Especialistas e ativistas ambientalistas aplaudiram a iniciativa Desertec. “O projeto é uma das respostas mais inteligentes aos problemas ambientais e econômicos de nosso tempo”, disse à IPS Andree Boehling, especialista em energia do Greenpeace Internacional. “Ao que parece, uma parte importante do empresariado alemão se deu conta de que é hora de ampliar o uso das fontes renováveis de energia e de dizer adeus aos combustíveis fósseis e às centrais nucleares”, acrescentou. Segundo o ministro do Meio Ambiente da Alemanha, Signar Gabriel, o projeto é “uma excelente idéia, tanto por suas implicações na política energética européia quanto em seu caráter de programa de desenvolvimento para a África setentrional”.
As centrais termosolares, em uso comercial desde 1985, usam espelhos e lentes de aumento para concentrar a energia solar de modo a aumentar a temperatura da água em recipientes e produzir eletricidade com a passagem do vapor resultante através de turbinas. O calor residual do processo de produção de eletricidade “pode ser usado para retirar o sal da água marinha”, disse o Clube de Roma. “Se for produzida mais energia de origem solar do que a consumida durante o dia, o excedente pode ser armazenado em baterias e usado durante a noite”, acrescentou. “As turbinas também funcionam com gás natural, por isso podem fornecer eletricidade sem interrupção em períodos em que o clima não é propício” para produzir com a luz solar, afirma o estudo do Clube de Roma.
O projeto beneficiará as duas regiões, disse à IPS Franz Trieb, do Centro Aeroespacial. “Não será uma nova colonização energética do mundo árabe”, afirmou. “Pelo contrário, ajudará os Estados da África setentrional e do Oriente Médio a cobrir sua crescente demanda com recursos renováveis e próprios”. O projeto da Desertec não está livre de críticas. O legislador social-democrata alemão Hermann Schee, também presidente do Conselho Mundial para as Energias Renováveis, o considera “outro supérfluo gerado gigante”. Scheer prefere apoiar a instalação de usinas solares e eólicas de pequeno porte.

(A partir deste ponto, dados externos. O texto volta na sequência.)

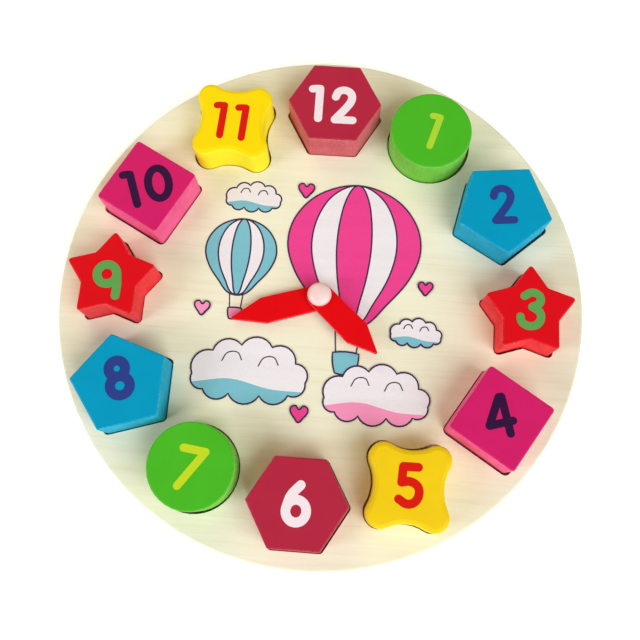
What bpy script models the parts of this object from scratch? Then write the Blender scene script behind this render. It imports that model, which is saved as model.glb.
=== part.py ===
"""Wooden teaching clock with twelve loose shape blocks and two hands turned by hand.

It lies flat: +Z out of the dial, +Y towards 12 o'clock, +X towards 3 o'clock. The origin is under the
centre of the dial, on the surface that the clock lies on. Every length is in metres.
"""

import math

import bmesh
import bpy
from mathutils import Matrix, Vector

# Board: an upper ply with cut-through pockets, glued to a thinner lower ply
BOARD_DIAMETER = 0.225
FACE_PLY_THICKNESS = 0.006
BACK_PLY_THICKNESS = 0.003
FACE_EDGE_ROUND = 0.0009
BACK_EDGE_ROUND = 0.0005

# Room left between pieces that rest on each other, and round the loose blocks
SEAT_GAP = 0.0003
POCKET_CLEARANCE = 0.00095

# Blocks: one thickness, a ring whose radius is a share of the board's, and the size of each shape as
# a share of the distance between neighbours on that ring
BLOCK_COUNT = 12
BLOCK_THICKNESS = 0.0214
BLOCK_EDGE_ROUND = 0.0007
LOBED_EDGE_ROUND = 0.0019
RING_SHARE = 0.7707
CIRCLE_DIAMETER_SHARE = 0.778
PENTAGON_RADIUS_SHARE = 0.4612
PENTAGON_CORNER_ROUND = 0.001
STAR_POINTS = 5
STAR_RADIUS_SHARE = 0.439
STAR_NOTCH_SHARE = 0.2696
STAR_POINT_ROUND = 0.0012
STAR_NOTCH_ROUND = 0.0018
SQUARE_SIDE_SHARE = 0.678
SQUARE_CORNER_ROUND = 0.0014
HEXAGON_WIDTH_SHARE = 0.7865
HEXAGON_CORNER_ROUND = 0.0009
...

“O fator decisivo na avaliação econômica das fontes renováveis de energia não é a razão entre eletricidade produzida e intensidade da fonte, mas entre a produção e o investimento”, disse o legislador. Segundo Scheer, uma simples operação aritmética mostra que “uma rede descentralizada de pequenos geradores solares e eólicos é mais eficiente do que projetos maiores, devido ao menor custo do transporte da eletricidade” através dos cabos. Os já numerosos geradores solares de eletricidade instalados na Alemanha “podem competir com a energia solar do deserto do Saara. Neste país estamos a ponto de reduzir ainda mais os custos através da instalação de painéis solares em tetos e fachadas de edifícios”, acrescentou.
Desde outro ponto de vista, o projeto Desertec é “excessivamente caro”, segundo Lars Josefsson, gerente-geral da Vantenfall, uma das principais companhias de energia da Europa, e assessor da Organização das Nações Unidas e da chanceler alemã, Angela Merkel. Os custos do transporte da energia do Maghreb até a Europa através do Mediterrâneo “seriam muito elevados. Para mim, o projeto não é viável”, afirmou Josefsson.